Les émigrés d’Afrique de l’Ouest rencontrés lors d’une enquête ethnographique longue (doctorat) dans les cafés du carrefour par Josué Gimel, n’ont pas vent de ces interrogations les concernant indirectement et visant à donner une estimation des catégories d’individus surnuméraires. Car au milieu de l’agitation qui règne, le grand respect des règles civiles de la coprésence interdit d’imputer aux maux de la ville des responsabilités collectives sur une base culturelle ou raciale. Protégés du regard discriminant, ils viennent occuper les trottoirs et les cafés dans les interstices que leur laisse leur travail et se contentent d’y passer leur temps libre, de « s’y sentir bien ». A côté de multiples discussions d’usage et de commentaires de l’actualité politique, ces petits rassemblements d’hommes ont parfois tendance à se muer en « classes de sexe », notamment lorsque les plaisanteries grivoises alternent avec des accusations pointant l’égoïsme de certaines femmes africaines ; leur manque de reconnaissance de leur autorité naturelle finissant, à leurs dires, par rendre l’amour impossible et mener au divorce.

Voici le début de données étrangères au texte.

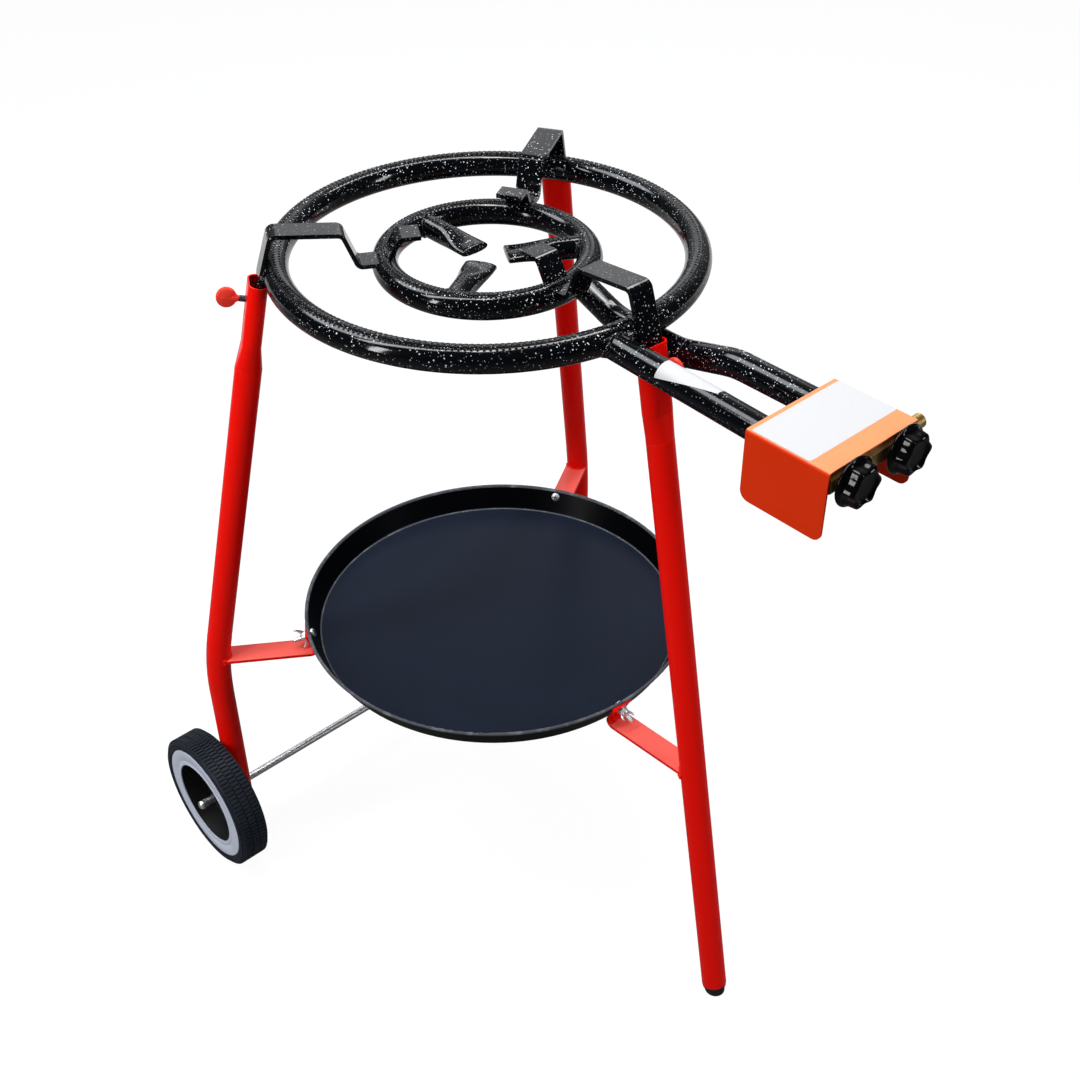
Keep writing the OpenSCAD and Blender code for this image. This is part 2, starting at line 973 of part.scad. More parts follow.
module tyre(side) {
    color("#1b1c20")
        at_wheel(side)
            rotate_extrude()
                difference() {
                    tyre_section();
                    for (k = [-1, 0, 1])
                        translate([wheel_d / 2 - groove_depth, wheel_w / 2 + k * wheel_w / 5 - groove_w / 2])
                            square([2 * groove_depth, groove_w]);
                    translate([tyre_bead_r - over, wheel_w - trim_t])
                        square([trim_outer_r - tyre_bead_r + over, 2 * trim_t]);
                }
}

module tyre_section() {
    depth = wheel_d / 2 - tyre_bead_r;
    r = tyre_shoulder_r;
    translate([tyre_bead_r, 0]) square([depth - r, wheel_w]);
    translate([tyre_bead_r, r]) square([depth, wheel_w - 2 * r]);
    for (z = [r, wheel_w - r])
        translate([wheel_d / 2 - r, z]) circle(r = r);
}

module trim_ring(side) {
    color("#c9cfdb")
        at_wheel(side)
            translate([0, 0, wheel_w - trim_t])
                rotate_extrude()
                    translate([trim_inner_r, 0]) square([trim_outer_r - trim_inner_r, trim_t]);
}

// Moulded wheel body: open bowl with a web and a boss at its inner side
module hub(side) {
    barrel_r = trim_inner_r + barrel_t;
    color("#101114")
        at_wheel(side)
            difference() {
                rotate_extrude() {
                    translate([trim_inner_r, web_z]) square([barrel_t, wheel_w - trim_t - web_z]);
                    translate([0, web_z]) square([trim_inner_r + over, web_t]);
                    translate([0, hub_gap]) square([boss_d / 2, boss_h]);
                    translate([barrel_r - over, wheel_w - trim_t - web_t])
                        square([tyre_bead_r - barrel_r + over, web_t]);
                    translate([barrel_r - over, web_z]) square([tyre_bead_r - barrel_r + over, web_t]);
                }
                translate([0, 0, -over])
                    cylinder(d = axle_d + 2 * run_gap, h = wheel_w);
            }
}

outer_ring();
inner_ring();
spoke(bearing_back);  // spoke_back
spoke(bearing_spoke_left);  // spoke_left
spoke(bearing_spoke_right);  // spoke_right
outer_support(bearing_front);  // outer_support_front
outer_support(bearing_left);  // outer_support_left
outer_support(bearing_right);  // outer_support_right
inner_support(bearing_front);  // inner_support_front
inner_support(bearing_left);  // inner_support_left
inner_support(bearing_right);  // inner_support_right
outer_feed_pipe();
inner_feed_pipe();
valve_cover();
manifold();
gas_inlet();
valve(-1);  // valve_left
valve(1);  // valve_right
spindle(-1);  // spindle_left
spindle(1);  // spindle_right
knob(-1);  // knob_left
knob(1);  // knob_right
leg_front();
rear_leg(bearing_left);  // leg_left
rear_leg(bearing_right);  // leg_right
foot_plug();
thumb_screw(bearing_front, front_lean);  // thumb_screw_front
thumb_screw(bearing_left, 0);  // thumb_screw_left
thumb_screw(bearing_right, 0);  // thumb_screw_right
tray();
tray_screws();
tray_washers();
front_tray_arm();  // tray_arm_front
rear_tray_arm(bearing_left, left_arm);  // tray_arm_left
rear_tray_arm(bearing_right, right_arm);  // tray_arm_right
wing_nut(bearing_front, front_arm);  // wing_nut_front
wing_nut(bearing_left, left_arm);  // wing_nut_left
wing_nut(bearing_right, right_arm);  // wing_nut_right
axle();
axle_cap(-1);  // axle_cap_left
axle_cap(1);  // axle_cap_right
tyre(-1);  // tyre_left
tyre(1);  // tyre_right
trim_ring(-1);  // trim_ring_left
trim_ring(1);  // trim_ring_right
hub(-1);  // hub_left
hub(1);  // hub_right
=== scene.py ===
import json
import math

import bmesh
import bpy
from mathutils import Matrix, Vector


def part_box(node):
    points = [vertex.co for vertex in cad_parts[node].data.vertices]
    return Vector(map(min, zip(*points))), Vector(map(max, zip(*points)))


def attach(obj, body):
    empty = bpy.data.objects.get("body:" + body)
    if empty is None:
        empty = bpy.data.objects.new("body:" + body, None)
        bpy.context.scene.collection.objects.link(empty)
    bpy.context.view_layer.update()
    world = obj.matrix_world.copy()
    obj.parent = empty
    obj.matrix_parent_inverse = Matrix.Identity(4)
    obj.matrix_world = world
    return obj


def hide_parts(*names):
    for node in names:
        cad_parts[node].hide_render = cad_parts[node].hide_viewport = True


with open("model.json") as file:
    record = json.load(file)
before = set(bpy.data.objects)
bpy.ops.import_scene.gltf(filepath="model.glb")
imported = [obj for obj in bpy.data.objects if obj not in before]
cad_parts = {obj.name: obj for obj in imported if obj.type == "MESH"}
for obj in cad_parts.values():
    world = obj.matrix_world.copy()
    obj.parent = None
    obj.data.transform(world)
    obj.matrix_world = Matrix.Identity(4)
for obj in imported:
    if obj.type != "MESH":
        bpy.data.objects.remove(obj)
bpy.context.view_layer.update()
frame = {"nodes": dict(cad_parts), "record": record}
print("frame loaded:", len(frame["nodes"]), "nodes")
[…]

Néanmoins ce discours s’avère être un bien maigre secours lorsqu’il s’agit pour eux d’affronter individuellement et intimement leurs problèmes de cœur. Comme le père de Zahoua d’Abdelmalek Sayad, qui ne peut accepter les choix de sa fille et reconnaître ses réussites que par des silences, les Africains des Quatre-Chemins alternent entre le discours public creux de la virilité conquérante ou blessée, et l’échange réparateur où, en aparté, les maux conjugaux peuvent se dire de manière plus nuancée et le désir des femmes à plus d’égalité dans le couple enfin trouver un lieu pour être reconnu. Les contours de la masculinité, quittant le territoire fermé de la virilité, se redessinent timidement à travers ces quelques cures.

Organisé par Josué Gimel, Maître de conférences en Sociologie

Interventions :

- Juliette Rennes, Directrice d’études de l’EHESS. Membre du Centre d’étude des mouvements sociaux - CEMS

Titre : Genre, travail et espace urbain à Paris en 1900

Cette présentation prendra appui sur son livre Métiers de rue. Observer le travail et le genre à Paris en 1900 (éditions de l'EHESS, 2022). Point sur les différentes modalités d'occupation et d'appropriation de la rue par le travail et la façon dont elles sont façonnées par le statut professionnel, le genre et l'âge.
 

- Clément Rivière, Maître de conférences en sociologie à l’Université de Lille. Directeur adjoint du Centre de recherche «individus, épreuves, sociétés» (CeRIES - ULR 3589).

Titre : Leurs filles dans la ville, leurs mères dans la ville : parentalité, espaces publics urbains et socialisation(s) sexuée(s)

Une enquête par entretiens conduite auprès de parents parisiens et milanais a permis de mettre en lumière la différenciation sexuée de la socialisation aux espaces publics urbains des enfants et d’en interroger les ressorts (Rivière 2019). Dans le cadre d’un chantier de recherche en cours d’ouverture, cette communication interroge en miroir la façon dont les interactions auxquelles les parents prennent directement part dans les espaces publics sont susceptibles de contribuer à leur processus de « socialisation parentale », qui « remodèle les individus en parents » de façon très différente selon qu’ils sont hommes ou femmes (Darmon 2016).
 

- Josué Gimel, Maître de conférences en sociologie à l’Université Polytechnique Hauts-de-France
Membre du Laboratoire de Recherche Sociétés et Humanités - Département CRISS

Titre : Une virilité à défendre ou une masculinité à soigner ? Quand quelques hommes d’Afrique de l’Ouest évoquent leurs problèmes de cœur dans les rues d’Aubervilliers

Une enquête ethnographique dans le quartier des Quatre-Chemins à Aubervilliers a conduit à décrire la manière dont des petits groupes d’hommes émigrés d’Afrique de l’Ouest parviennent à échapper au regard discriminatoire que posent sur eux plusieurs catégories de résident.e.s. En retour, les groupes qu’ils forment ont parfois tendance à dessiner symboliquement une « classe de sexe » caractérisée par la revendication d’attributs virils et un discours accusateur relatif à l’égoïsme des épouses, peu reconnaissantes de leur supposée autorité naturelle dans les affaires du couple. Néanmoins, cette virilité n’est d’aucune utilité lorsqu’il s’agit, pour les uns et les autres, d’affronter concrètement les difficultés conjugales qui se dessinent en migration. Pour y faire face et « sauver leur amour », des formes de cures longues prennent place dans les cafés, en coulisse, tout à côté des rassemblements publics. Celles-ci redessinent les contours d’une masculinité, toujours en construction.